The medal presented to Mr. Hope was struck pursuant to Public Law 87-478 (76 Stat. 93), approved June 8, 1962.
''THE GARDEN is filled with some of your old friends from the Congress. We are glad to see them here. I wish perhaps they would all come forward--the Members of Congress. This is the only bill we've gotten by lately, so we would like to have them. Won't you come up Senator Robertson, who reported it out of the Committee, and Charley Halleck, George--all of you gentlemen, come on up here, now.
We want to express a warm welcome to all of you, to the Members of Congress. Ninety-seven Members of Congress sponsored this legislation--97 Senators--and I think the overwhelming support it was given in the Congress and in the country, Bob, shows the great affection that all of us hold for you and most especially the great appreciation we have for you for so many years going so many places to entertain the sons, daughters, brothers, and sisters of Americans who were very far from home.
So, in passing this bill, in making this medal--and it is one of the really rarest acts of the Congress; I think, since the end of the second war, this has been done on only 10 or 11 occasions--Dr. Salk, Billy Mitchell, Justice Brandeis. It has been one of the rarest honors given to Americans, and it is a great pleasure for me on behalf of the Congress to present this to you.
We have a splendid picture of you. I hope everyone will have a chance to look at it. I present it to you on behalf of the people of the United States.
Mr. Hope: Thank you very much, Mr. President.

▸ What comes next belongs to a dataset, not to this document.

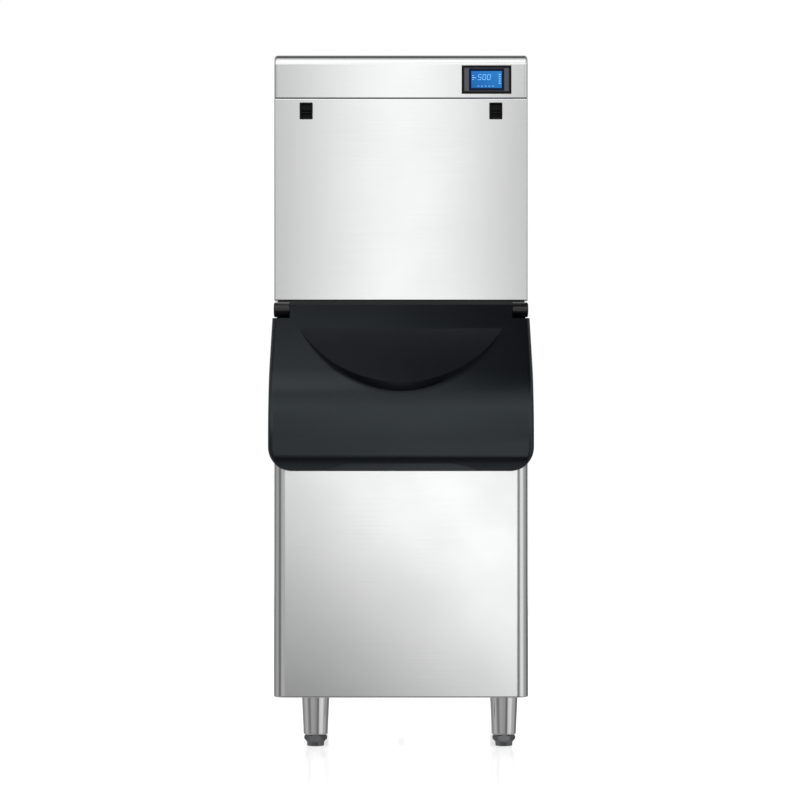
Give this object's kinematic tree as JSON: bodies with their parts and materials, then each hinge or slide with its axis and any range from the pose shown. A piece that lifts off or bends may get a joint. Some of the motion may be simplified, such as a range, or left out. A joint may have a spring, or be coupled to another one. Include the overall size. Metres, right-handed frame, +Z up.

That is very nice.
I suggested to Senator Symington I should have had a nose job, but he said there would have been less gold.
I actually don't like to tell jokes about a thing like this because it is one of the nicest things that has ever happened to me, and I feel very humble--although I think I have the strength of character to fight it--and I am thrilled that you invited all the Senators and Congressmen up here with us. For awhile it looked like a congressional investigation, but I really appreciate this very much.
And this is sort of an anticlimax to some great thrills that I have had touring the world, and I want to thank the Defense Department, and especially Stuart Symington who started all our Christmas trips and has been more or less a den mother to all of us all these years.
This is a great thing. There is only one sobering thought: I received this for going outside the country. I think they are trying to tell me something.
But I do appreciate it and I want to thank the President for inviting my family. I enjoyed meeting them, and this will mean a lot to my kids. It won't explain why I wasn't in the service, but at least it will point out which side I was on.
Thank you very, very much.
I think it is deductible.
THE PRESIDENT . You might read it on the other side, Bob.
I will read it. It says: "Presented to Bob Hope by President Kennedy in recognition of his having rendered outstanding service to the cause of democracies throughout the world. By the Act of Congress June 8, 1962."
Mr. Hope: Wonderful. Wonderful. That is very nice, and I want to say I also played in the South Pacific while the President was there, and he was a very gay, carefree young man at that time. Of course, all he had to worry about then was the enemy.
But it is thrilling to note that 20 years later he is still on Government rations. Which way is the golf course?
THE PRESIDENT. You go right out there.